* [Exercise aim] Exactly the lines between the line containing "for thing in" and the line containing "cad_parts[node].hide_render = cad_parts[node].hide_viewport", together with those two lines, are to be output.

□ □ □ □

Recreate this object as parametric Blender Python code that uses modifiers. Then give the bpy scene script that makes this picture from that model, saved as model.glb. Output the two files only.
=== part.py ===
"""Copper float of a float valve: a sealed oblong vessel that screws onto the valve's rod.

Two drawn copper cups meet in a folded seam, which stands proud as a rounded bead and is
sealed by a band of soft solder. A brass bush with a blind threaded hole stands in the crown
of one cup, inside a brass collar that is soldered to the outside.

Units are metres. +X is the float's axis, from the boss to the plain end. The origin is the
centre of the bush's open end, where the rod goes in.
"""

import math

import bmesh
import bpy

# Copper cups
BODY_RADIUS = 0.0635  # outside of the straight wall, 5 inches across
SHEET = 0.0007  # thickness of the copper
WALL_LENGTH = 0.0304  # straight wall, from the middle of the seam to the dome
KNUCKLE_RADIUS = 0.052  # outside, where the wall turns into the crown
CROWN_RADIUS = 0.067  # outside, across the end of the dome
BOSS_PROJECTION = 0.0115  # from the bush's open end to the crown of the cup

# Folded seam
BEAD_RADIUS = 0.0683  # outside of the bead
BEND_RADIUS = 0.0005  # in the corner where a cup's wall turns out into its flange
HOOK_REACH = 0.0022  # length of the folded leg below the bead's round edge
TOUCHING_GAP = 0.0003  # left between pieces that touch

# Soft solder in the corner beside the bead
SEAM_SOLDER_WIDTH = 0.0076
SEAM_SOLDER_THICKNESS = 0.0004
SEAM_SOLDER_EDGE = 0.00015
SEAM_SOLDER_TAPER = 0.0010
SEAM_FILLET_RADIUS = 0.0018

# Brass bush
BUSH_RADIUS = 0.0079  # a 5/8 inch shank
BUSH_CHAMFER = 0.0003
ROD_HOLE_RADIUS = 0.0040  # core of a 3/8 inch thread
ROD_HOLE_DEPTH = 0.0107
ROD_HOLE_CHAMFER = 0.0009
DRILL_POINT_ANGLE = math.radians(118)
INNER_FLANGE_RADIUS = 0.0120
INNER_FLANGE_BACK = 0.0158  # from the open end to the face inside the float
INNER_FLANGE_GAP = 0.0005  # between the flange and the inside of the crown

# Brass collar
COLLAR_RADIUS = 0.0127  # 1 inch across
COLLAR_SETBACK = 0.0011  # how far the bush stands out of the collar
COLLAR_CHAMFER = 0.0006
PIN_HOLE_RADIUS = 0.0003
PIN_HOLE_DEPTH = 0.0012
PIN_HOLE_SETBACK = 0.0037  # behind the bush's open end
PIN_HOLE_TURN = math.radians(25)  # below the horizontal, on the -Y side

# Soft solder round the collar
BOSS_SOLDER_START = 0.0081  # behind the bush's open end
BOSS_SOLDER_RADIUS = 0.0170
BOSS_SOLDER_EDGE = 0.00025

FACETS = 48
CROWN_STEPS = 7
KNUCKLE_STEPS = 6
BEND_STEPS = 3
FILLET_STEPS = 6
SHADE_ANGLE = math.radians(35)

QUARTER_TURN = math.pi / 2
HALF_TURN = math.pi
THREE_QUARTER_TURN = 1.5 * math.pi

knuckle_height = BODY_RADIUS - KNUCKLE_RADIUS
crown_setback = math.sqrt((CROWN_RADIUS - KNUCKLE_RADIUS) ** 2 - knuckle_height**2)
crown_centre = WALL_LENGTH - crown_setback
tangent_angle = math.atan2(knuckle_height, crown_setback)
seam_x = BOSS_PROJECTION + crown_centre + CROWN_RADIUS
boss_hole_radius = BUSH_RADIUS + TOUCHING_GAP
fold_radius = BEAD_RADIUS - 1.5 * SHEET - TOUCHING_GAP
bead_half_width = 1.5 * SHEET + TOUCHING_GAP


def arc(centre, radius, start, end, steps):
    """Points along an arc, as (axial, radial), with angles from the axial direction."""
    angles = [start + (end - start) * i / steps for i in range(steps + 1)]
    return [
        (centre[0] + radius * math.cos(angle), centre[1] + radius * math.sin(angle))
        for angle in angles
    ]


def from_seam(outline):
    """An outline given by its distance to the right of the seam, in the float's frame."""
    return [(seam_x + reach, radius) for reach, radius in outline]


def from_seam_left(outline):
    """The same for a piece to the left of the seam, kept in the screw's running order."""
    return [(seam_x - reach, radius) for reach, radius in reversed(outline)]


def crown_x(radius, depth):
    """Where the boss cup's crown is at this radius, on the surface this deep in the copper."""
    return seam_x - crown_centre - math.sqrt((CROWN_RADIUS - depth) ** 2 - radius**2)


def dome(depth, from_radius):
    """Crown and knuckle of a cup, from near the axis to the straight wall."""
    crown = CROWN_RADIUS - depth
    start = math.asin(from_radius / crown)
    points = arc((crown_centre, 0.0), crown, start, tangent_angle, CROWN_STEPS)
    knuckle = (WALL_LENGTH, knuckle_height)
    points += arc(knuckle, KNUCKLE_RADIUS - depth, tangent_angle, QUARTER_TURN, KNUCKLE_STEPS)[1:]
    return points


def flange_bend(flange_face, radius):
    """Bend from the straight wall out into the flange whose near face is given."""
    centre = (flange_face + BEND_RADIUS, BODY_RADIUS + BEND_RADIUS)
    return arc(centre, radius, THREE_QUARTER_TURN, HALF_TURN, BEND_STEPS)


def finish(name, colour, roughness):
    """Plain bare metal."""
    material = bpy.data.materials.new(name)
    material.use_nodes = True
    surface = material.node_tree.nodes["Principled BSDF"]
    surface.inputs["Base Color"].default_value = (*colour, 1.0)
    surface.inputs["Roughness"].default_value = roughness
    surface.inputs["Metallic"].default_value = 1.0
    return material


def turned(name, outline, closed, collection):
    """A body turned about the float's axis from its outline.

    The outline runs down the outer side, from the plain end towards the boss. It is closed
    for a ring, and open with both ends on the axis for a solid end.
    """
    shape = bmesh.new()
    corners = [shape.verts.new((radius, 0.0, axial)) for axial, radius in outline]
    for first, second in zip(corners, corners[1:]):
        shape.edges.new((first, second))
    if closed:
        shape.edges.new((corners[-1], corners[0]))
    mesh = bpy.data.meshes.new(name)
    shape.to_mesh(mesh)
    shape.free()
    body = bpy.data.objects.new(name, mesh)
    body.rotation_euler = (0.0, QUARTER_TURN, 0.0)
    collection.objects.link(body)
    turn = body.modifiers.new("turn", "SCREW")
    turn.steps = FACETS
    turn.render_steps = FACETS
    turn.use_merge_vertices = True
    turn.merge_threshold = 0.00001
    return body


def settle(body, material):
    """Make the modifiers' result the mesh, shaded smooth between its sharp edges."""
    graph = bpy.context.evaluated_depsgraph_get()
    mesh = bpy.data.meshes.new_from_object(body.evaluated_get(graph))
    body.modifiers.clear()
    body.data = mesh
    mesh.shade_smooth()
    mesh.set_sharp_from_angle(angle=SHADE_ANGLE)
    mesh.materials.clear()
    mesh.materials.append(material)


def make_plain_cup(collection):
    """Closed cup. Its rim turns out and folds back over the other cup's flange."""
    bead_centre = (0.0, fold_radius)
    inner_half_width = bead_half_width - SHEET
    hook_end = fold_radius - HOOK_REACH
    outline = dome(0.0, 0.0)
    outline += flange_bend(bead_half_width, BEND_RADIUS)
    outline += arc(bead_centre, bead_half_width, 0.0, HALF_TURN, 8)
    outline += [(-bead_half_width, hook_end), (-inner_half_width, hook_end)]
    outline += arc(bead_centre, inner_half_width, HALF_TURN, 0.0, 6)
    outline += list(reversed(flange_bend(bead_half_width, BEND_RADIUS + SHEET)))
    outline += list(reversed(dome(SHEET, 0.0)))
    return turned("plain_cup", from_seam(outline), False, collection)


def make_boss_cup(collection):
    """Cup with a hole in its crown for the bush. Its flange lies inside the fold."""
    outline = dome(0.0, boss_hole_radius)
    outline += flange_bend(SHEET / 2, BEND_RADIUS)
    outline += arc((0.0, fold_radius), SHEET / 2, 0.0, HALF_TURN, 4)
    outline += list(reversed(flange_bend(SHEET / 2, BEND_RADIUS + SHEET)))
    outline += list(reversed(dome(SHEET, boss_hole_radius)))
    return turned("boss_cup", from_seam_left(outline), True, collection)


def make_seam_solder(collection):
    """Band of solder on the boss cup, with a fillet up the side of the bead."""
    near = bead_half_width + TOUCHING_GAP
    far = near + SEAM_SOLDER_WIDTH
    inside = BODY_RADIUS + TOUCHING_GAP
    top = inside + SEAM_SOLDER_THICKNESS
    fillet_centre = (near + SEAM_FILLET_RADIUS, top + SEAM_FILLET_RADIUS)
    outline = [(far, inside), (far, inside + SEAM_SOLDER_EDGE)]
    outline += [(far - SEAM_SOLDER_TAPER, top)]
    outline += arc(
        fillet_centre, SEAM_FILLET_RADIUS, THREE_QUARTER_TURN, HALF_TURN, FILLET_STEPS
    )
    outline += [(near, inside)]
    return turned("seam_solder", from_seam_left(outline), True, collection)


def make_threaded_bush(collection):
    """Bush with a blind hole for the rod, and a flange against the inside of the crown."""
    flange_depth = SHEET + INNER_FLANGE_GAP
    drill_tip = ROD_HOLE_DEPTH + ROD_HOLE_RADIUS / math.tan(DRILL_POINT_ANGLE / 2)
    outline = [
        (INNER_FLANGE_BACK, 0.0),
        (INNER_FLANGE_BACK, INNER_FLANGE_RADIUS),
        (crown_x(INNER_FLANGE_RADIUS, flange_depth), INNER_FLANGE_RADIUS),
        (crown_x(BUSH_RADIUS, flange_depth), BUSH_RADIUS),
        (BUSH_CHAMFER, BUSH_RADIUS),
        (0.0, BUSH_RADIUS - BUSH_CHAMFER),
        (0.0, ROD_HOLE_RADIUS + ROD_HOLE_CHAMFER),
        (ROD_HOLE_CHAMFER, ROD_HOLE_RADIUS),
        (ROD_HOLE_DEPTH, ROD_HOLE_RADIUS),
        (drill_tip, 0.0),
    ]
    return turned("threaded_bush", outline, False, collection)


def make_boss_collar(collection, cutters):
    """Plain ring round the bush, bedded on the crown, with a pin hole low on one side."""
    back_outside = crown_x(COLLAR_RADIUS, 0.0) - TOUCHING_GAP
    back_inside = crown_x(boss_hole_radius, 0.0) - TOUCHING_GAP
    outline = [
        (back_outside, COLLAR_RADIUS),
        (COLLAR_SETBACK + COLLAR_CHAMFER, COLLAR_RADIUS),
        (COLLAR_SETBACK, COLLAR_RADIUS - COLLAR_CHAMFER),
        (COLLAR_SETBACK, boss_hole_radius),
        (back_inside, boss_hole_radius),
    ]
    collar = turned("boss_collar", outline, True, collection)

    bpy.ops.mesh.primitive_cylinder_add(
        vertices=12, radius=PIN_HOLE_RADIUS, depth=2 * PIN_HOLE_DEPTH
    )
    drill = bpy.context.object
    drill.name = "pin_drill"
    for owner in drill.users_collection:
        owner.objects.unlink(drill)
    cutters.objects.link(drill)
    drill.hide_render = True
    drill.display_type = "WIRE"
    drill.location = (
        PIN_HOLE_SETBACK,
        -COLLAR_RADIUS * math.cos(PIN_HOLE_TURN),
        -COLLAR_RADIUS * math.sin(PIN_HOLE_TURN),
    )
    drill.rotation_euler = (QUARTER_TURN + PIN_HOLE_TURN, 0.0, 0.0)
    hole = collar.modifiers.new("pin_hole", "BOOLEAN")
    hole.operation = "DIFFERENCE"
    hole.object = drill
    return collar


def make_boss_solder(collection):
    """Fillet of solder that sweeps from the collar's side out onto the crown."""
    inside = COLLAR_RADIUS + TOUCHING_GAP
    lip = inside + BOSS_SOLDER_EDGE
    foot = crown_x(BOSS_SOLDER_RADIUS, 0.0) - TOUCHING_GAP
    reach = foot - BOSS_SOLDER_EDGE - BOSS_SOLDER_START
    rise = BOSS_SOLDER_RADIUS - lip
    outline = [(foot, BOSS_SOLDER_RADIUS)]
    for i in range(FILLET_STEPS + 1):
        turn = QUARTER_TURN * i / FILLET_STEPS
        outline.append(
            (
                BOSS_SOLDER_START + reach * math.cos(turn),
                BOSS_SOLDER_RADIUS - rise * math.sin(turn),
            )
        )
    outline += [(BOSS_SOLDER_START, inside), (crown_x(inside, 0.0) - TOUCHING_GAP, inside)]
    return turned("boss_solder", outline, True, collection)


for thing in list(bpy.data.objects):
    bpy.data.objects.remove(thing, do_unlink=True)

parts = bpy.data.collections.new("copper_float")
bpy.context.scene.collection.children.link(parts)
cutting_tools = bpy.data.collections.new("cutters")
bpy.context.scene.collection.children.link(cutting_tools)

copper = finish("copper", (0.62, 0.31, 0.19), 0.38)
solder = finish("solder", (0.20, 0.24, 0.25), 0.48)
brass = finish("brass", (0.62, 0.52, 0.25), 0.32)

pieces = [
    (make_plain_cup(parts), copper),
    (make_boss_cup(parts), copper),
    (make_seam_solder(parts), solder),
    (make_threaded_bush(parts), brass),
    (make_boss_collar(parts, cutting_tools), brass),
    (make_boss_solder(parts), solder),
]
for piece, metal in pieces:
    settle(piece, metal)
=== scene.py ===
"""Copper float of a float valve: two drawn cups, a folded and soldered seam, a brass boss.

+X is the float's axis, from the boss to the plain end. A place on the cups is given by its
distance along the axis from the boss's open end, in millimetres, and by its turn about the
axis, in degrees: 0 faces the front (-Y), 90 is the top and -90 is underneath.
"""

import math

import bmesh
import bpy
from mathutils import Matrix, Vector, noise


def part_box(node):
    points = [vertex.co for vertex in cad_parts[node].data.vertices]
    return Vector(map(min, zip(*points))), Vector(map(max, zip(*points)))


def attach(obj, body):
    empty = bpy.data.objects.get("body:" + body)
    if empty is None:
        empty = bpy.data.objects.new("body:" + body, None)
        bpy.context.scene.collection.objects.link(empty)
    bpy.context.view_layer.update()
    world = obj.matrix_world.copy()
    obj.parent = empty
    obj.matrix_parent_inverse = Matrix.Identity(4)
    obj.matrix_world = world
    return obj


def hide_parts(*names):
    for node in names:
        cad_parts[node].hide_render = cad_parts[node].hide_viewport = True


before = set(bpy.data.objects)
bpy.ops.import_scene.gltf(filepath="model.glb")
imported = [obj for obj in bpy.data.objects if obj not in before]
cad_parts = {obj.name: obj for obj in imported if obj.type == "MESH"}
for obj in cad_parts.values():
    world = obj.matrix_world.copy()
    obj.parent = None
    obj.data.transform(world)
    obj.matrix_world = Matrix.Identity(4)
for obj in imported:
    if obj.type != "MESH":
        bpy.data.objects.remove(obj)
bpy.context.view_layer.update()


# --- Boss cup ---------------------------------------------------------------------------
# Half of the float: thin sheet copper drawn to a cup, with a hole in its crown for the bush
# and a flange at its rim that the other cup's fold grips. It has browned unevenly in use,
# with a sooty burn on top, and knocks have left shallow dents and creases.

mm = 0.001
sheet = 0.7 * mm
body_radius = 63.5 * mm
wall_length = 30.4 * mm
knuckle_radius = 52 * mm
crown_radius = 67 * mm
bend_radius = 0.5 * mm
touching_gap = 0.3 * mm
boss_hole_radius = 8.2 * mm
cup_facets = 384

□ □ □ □

* [Output for this task]
for thing in list(bpy.data.objects):
    bpy.data.objects.remove(thing, do_unlink=True)

parts = bpy.data.collections.new("copper_float")
bpy.context.scene.collection.children.link(parts)
cutting_tools = bpy.data.collections.new("cutters")
bpy.context.scene.collection.children.link(cutting_tools)

copper = finish("copper", (0.62, 0.31, 0.19), 0.38)
solder = finish("solder", (0.20, 0.24, 0.25), 0.48)
brass = finish("brass", (0.62, 0.52, 0.25), 0.32)

pieces = [
    (make_plain_cup(parts), copper),
    (make_boss_cup(parts), copper),
    (make_seam_solder(parts), solder),
    (make_threaded_bush(parts), brass),
    (make_boss_collar(parts, cutting_tools), brass),
    (make_boss_solder(parts), solder),
]
for piece, metal in pieces:
    settle(piece, metal)
=== scene.py ===
"""Copper float of a float valve: two drawn cups, a folded and soldered seam, a brass boss.

+X is the float's axis, from the boss to the plain end. A place on the cups is given by its
distance along the axis from the boss's open end, in millimetres, and by its turn about the
axis, in degrees: 0 faces the front (-Y), 90 is the top and -90 is underneath.
"""

import math

import bmesh
import bpy
from mathutils import Matrix, Vector, noise


def part_box(node):
    points = [vertex.co for vertex in cad_parts[node].data.vertices]
    return Vector(map(min, zip(*points))), Vector(map(max, zip(*points)))


def attach(obj, body):
    empty = bpy.data.objects.get("body:" + body)
    if empty is None:
        empty = bpy.data.objects.new("body:" + body, None)
        bpy.context.scene.collection.objects.link(empty)
    bpy.context.view_layer.update()
    world = obj.matrix_world.copy()
    obj.parent = empty
    obj.matrix_parent_inverse = Matrix.Identity(4)
    obj.matrix_world = world
    return obj


def hide_parts(*names):
    for node in names:
        cad_parts[node].hide_render = cad_parts[node].hide_viewport = True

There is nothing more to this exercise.